Mr Davie said it is "red hot out there", as global players such as Disney+ and HBO Max enter the market.
He added: "Making stuff is one thing, but there is a strategic question for the BBC and the UK on how much IP (intellectual property) we own and create, not just being a making shop but an inventing and owning shop.
"It's a real worry for us, and we are in a fight."
Discussing talent pay, Mr Davie said: "The long-term position is restraint and value, that does not mean year-on-year you're going to get massive cuts.
"We have 22,802 contributors, the 72 earning over 150 represent 0.3% of the content budget and I know this can be awkward territory, but it's a very small amount, and we are in an incredibly inflationary market.
"We have lost people, Graham Norton has gone to Virgin Radio, we've lost people to GB News, LBC, they are being poached.
"I want to see continued restraint in offering exceptional value, we are not seeing a radical increase in these numbers, but we are unashamedly wanting that top talent."

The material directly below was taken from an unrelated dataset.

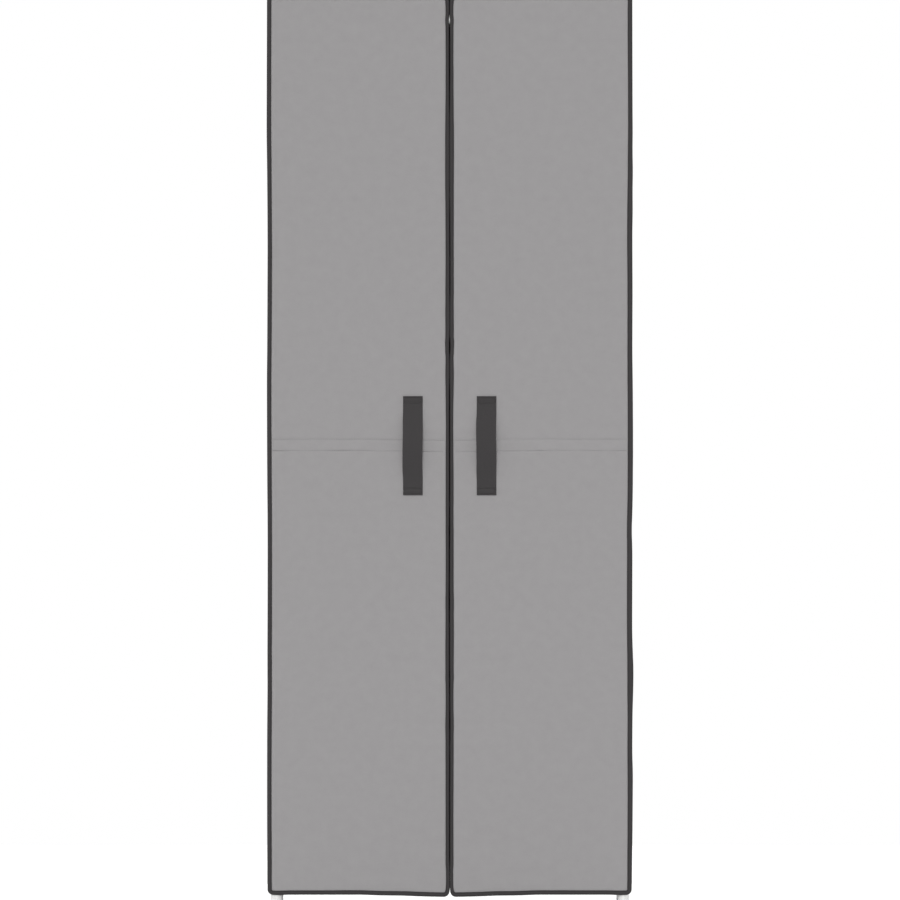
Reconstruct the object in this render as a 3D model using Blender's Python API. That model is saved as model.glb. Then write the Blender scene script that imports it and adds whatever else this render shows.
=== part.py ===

During the session, BBC chairman Richard Sharp also defended the hiring of Jess Brammar as head of news channels, denying that controversy surrounding her appointment had "tainted" it.
Ms Brammar, former editor-in-chief of HuffPost UK and acting editor of Newsnight, will oversee the BBC's two 24-hour news channels – BBC World News and the BBC News Channel.
It comes after her impartiality was questioned when old tweets emerged in which she was critical of Brexit and the prime minister.
Mr Davie added: "We need to hire the best at the BBC, and we need to hire across the political spectrum. That is an incredibly important precedent, and this affair is dangerous territory for us."
This is not "because of the process", he added, but because of people "doubting our ability to hire people with views into the BBC" and that "when they get here they leave them at the door – political views".